The EU’s plans for the future of clean energy

In proposals made over two years ago, the EU outlined its plans for changing the way European energy markets are run. According to the Commissioner for climate action and energy, Miguel Arias Canete, the EU is “on the brink of a clean energy revolution.”

When the plans were introduced in 2016, they were hailed by the commission as allowing “consumers and communities will be empowered to actively participate in the electricity market and generate their own electricity, consume it or sell it back to the market.”

So, does this mean we could see a revolution in clean energy? It was promised that consumers would be able to sell their own electricity as part of “citizen energy communities”. The question is: has this been delivered?

The EU claims that, for the most part, it has kept its word. On paper, policies have been introduced that have been seen by some as a “turning point”, especially in terms of smaller-scale renewable energy; solar power, for instance, has become more widely used in the last two years.

Furthermore, the EU has estimated that, by the year 2030, over 50 GW of solar and wind energy will be owned by individual energy communities. That equates to around 17 and 21% of the total capacity. And at the heart of the project, it’s hoped that consumers will be able to sell or share their own energy.

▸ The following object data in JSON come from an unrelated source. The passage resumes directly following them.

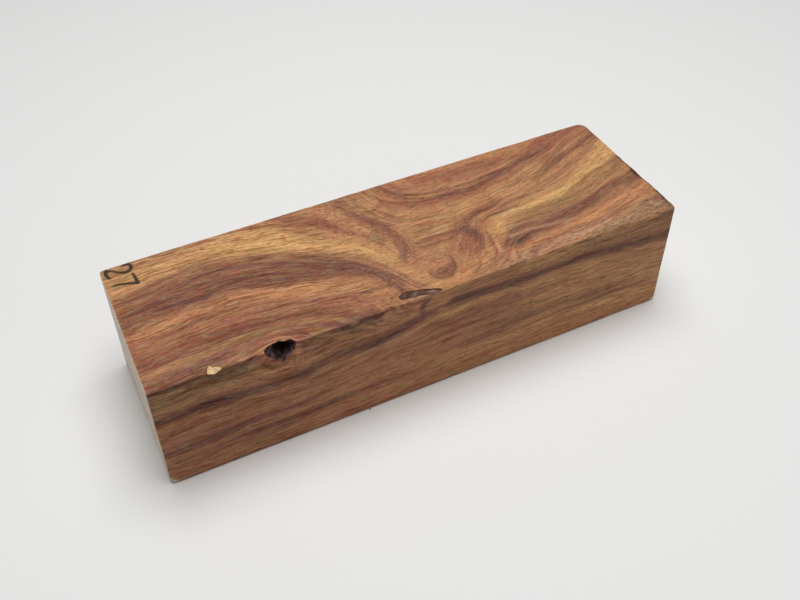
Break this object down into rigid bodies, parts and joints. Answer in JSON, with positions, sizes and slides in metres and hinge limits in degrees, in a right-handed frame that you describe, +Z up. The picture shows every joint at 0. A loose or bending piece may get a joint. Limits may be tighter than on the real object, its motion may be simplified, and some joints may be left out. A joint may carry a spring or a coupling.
{
  "type": "ironwood block",
  "caption": "Sawn rectangular block of figured ironwood with a knot hole and a bark pocket on one long edge, lying flat.",
  "frame": {"origin": "middle of the flat bottom", "axes": "+X along the length and the grain, +Y to the back, +Z up; the knot hole and the bark pocket are on the top front edge"},
  "size_m": [0.131, 0.0407, 0.031],
  "materials": {
    "ironwood": "sawn and lightly sanded, oily heartwood with a dull sheen"
  },
  "bodies": {
    "root": {"ironwood_block": "ironwood"}
  },
  "joints": []
}
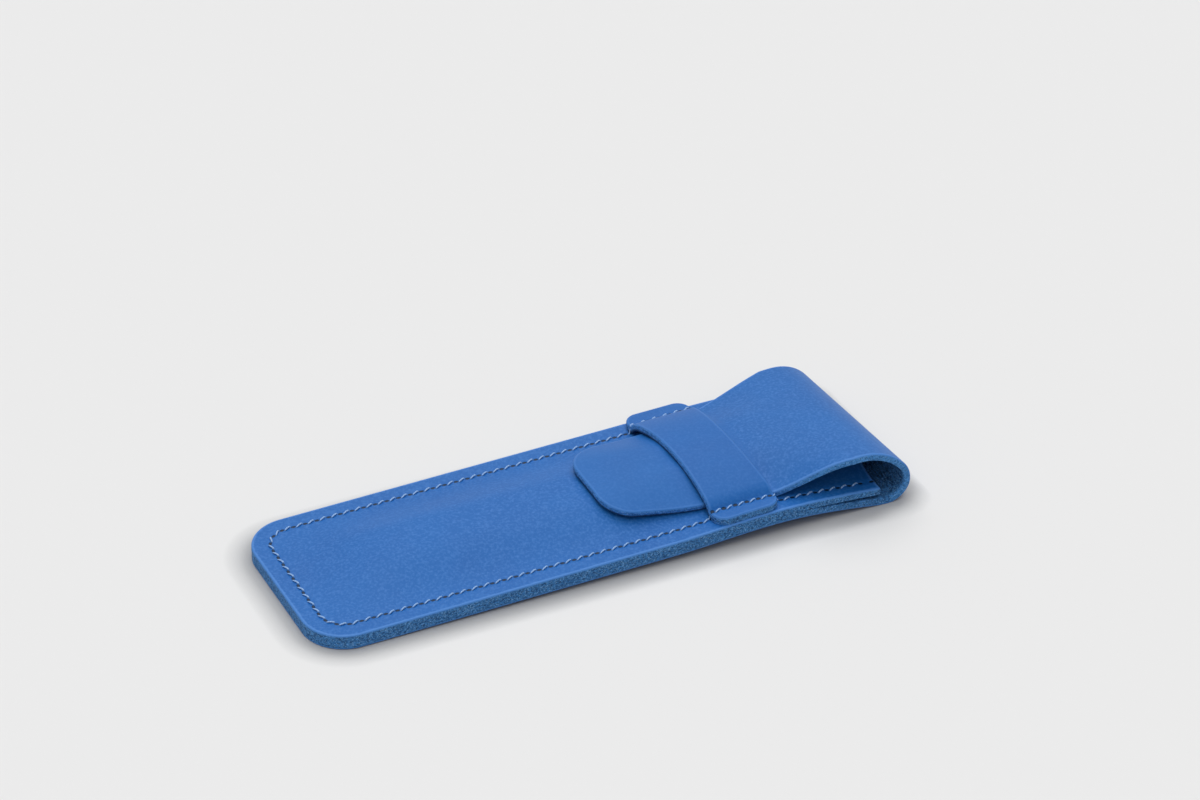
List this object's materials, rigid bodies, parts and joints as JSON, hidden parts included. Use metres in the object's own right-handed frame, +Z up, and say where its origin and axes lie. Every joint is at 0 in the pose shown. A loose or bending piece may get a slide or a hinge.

This would include energy generated from a variety of methods including solar panels, batteries, and charging stations used to power electric vehicles. The deal reached this week, which has been described as a “new horizon” for “energy ownership” across Europe, will, it’s hoped, bring us closer to the end goal.

If the Commission’s estimates are correct, it means that by 2050, 37% of renewable energy could come from individual energy communities. The talks were finalised last month and would encourage citizens to produce more of their own energy: a key strategy for combating climate change and moving away from fossil fuels.